We watch several Starz movies a week.
We did exactly the same thing. Dropped the DVDs.
Now I Redbox everything. If it’s older movies, I go to the Library for free.
This reads like a parody piece. Quickster??? Reminds me of “Napster.” New Coke, move aside.
AmazonPrime is 79.00 a year and the streaming is free.
Maybe so. But right now, it is a royal pain in the a**, at least in our area and, I suspect, many others.
I don't care to watch a movie which chops up every 2-3 minutes while the streaming catches up.
I'll gladly wait a couple of days for a DVD which I can pop into the player and watch without technical interruption.
Also, I don't want to hook up my television set to an internet connection and wonder who may be spying on me or selling me sh*t I don't care to pay for. Nor do I care to have the family come crowding into a narrow little corner of the computer space designed for one user to watch some crappy little choppy streaming program on a 19" screen.
Dunno if you have "RedBox" near you. By me, I can't throw a rock without hitting one of their kiosks.
Costs a buck a night. Selection is usually OK, Mrs WBill and I don't watch movies all that often, so we're rarely a loss to find something we're interested in.
The "plus" is that we only get movies when we feel like it - rather than submitting a list online and slogging through them. Drawback is that movies need to be returned, which, like I mentioned, by us is pretty darn easy.
I'd like the selection that Netflix affords, but (personally) see no reason to pay $100+/year to wind up watching a handful of movies.

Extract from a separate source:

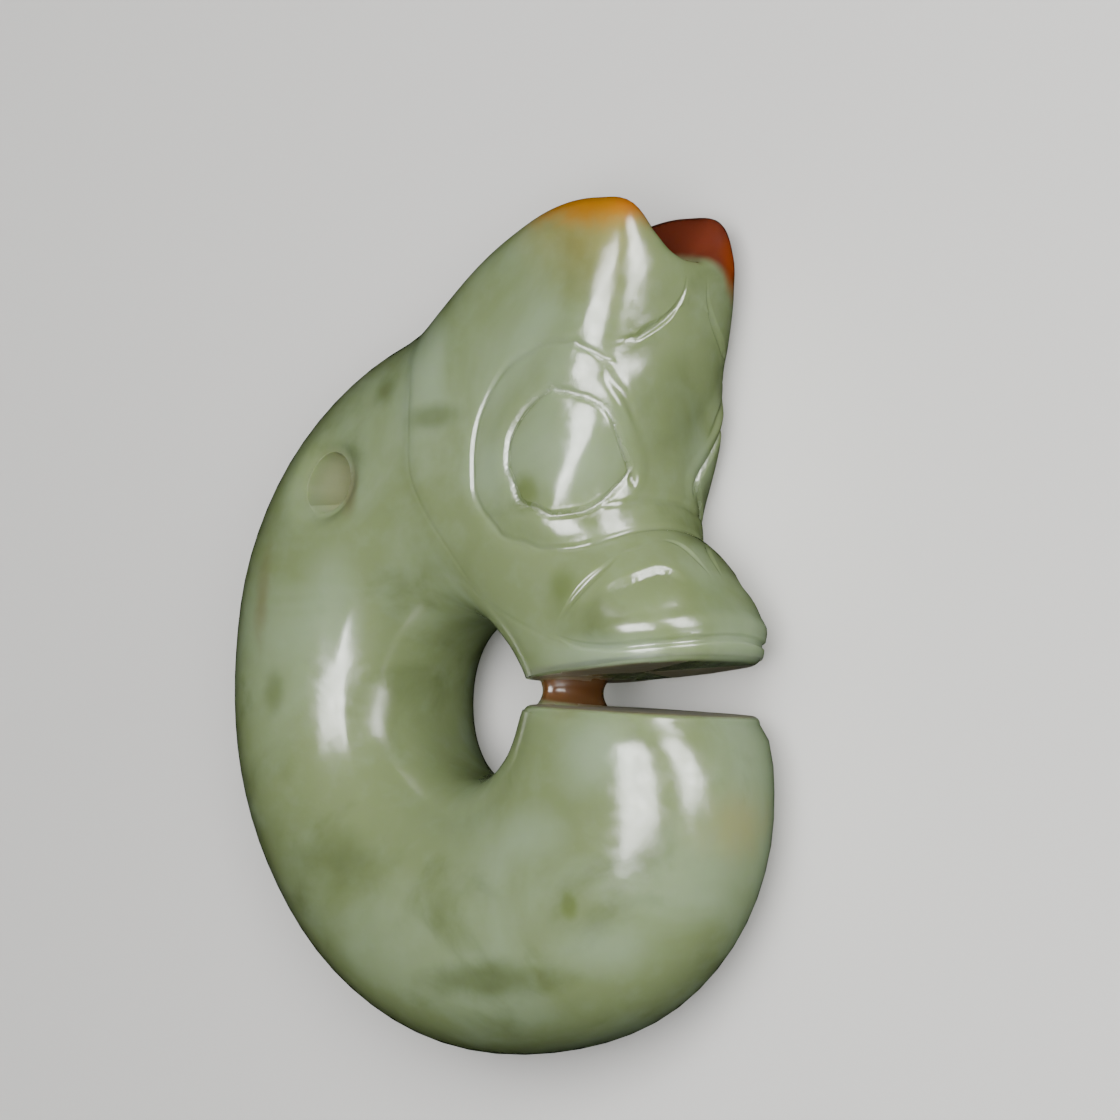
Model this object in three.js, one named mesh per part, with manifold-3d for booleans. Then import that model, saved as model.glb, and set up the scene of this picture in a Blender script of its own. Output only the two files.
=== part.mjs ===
// Jade pig dragon: one carved stone, curled like a C, with the tail almost touching the jaw.
// It lies on its left flank at Z = 0. The snout points to +X and the ears to +Y, and the
// axis of the curl is parallel to Z. All lengths are in millimetres.
//
// A place on the carving is given by two angles. The turn goes round the curl: 0 is the
// slit below the jaw, 90 the underside, 180 the back and 270 the crown. The around angle
// goes round the cross-section: 0 is the outer edge, 90 the right flank, 180 the eye of
// the curl and 270 the left flank.
import * as THREE from 'three';
import { mergeVertices } from 'three/addons/utils/BufferGeometryUtils.js';
import Module from 'manifold-3d';

const wasm = await Module();
wasm.setup();

// Driving sizes
const HEIGHT = 73.7;             // underside of the curl to the ear tips
const THICKNESS = 22.8;          // through the fullest part of the curl, flank to flank
const CURL_EYE = 14.6;           // opening inside the curl, across
const SLIT_INNER = 2.2;          // gap between jaw and tail at the eye of the curl
const SLIT_OUTER = 4.4;          // the same gap at the lips
const SLIT_EDGE = 0.7;           // rounding of the edges along the slit
const WEB_WAIST = 3.0;           // stone left standing in the slit, across its waist
const WEB_WIDTH = 8.0;           // the same web, measured through the thickness
const WEB_OFFSET = 2.0;          // the web stands nearer the right flank
const CORD_HOLE_WAIST = 2.8;     // drilled from both flanks, narrow in the middle
const CORD_HOLE_MOUTH = 6.4;
const GROOVE_WIDTH = 1.2;        // carved lines
const GROOVE_DEPTH = 0.45;
const REST_TRIM = 0.25;          // taken off the fullest bulges of the flank it lies on

// The free form is given in shares of the height
const UNITS_HIGH = 73.8;
const UNIT = HEIGHT / UNITS_HIGH;
const HALF = THICKNESS / 2;
const EYE = CURL_EYE / 2;
const degrees = THREE.MathUtils.degToRad;

// A smooth curve through [turn, value] pairs
function profile(pairs) {
  const turns = pairs.map(([turn]) => turn);
  const values = pairs.map(([, value]) => value);
  const curve = new THREE.CubicInterpolant(turns, values, 1);
  return (turn) => curve.evaluate(turn)[0];
}

// Wall of the curl's eye, as shares of its radius
const innerWall = profile([
  [0, 0.95], [20, 0.88], [45, 0.9], [90, 0.98], [180, 1.0], [240, 0.98],
  [285, 0.9], [315, 0.86], [335, 0.88], [360, 0.94],
]);

// Outer edge in the middle plane, in units: tail, underside, back, valley between the
// ears, forehead, bridge of the nose, snout and lip
const outerEdge = profile([
  [0, 22.8], [6, 24.1], [12, 25.7], [20, 27.3], [32, 29.6], [45, 31.4], [60, 32.3],
  [80, 31.8], [100, 31.1], [120, 29.7], [145, 27.8], [170, 27.2], [190, 27.7],
  [210, 29.6], [230, 31.6], [250, 33.1], [262, 33.8], [274, 34.9], [285, 37.2],
  [291.5, 39.2], [296, 41.1], [299.4, 42.2], [302, 39.1], [304.4, 36.4], [307, 33.3],
  [309.5, 29.9], [312, 27.0], [315, 25.0], [319, 23.8], [325, 23.7], [332, 24.2],
  [340, 24.9], [348.5, 25.3], [352, 25.2], [355, 24.8], [360, 24.2],
]);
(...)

Dunno if you have "RedBox" near you. By me, I can't throw a rock without hitting one of their kiosks.
Costs a buck a night. Selection is usually OK, Mrs WBill and I don't watch movies all that often, so we're rarely a loss to find something we're interested in.
The "plus" is that we only get movies when we feel like it - rather than submitting a list online and slogging through them. Drawback is that movies need to be returned, which, like I mentioned, by us is pretty darn easy.
I'd like the selection that Netflix affords, but (personally) see no reason to pay $100+/year to wind up watching a handful of movies.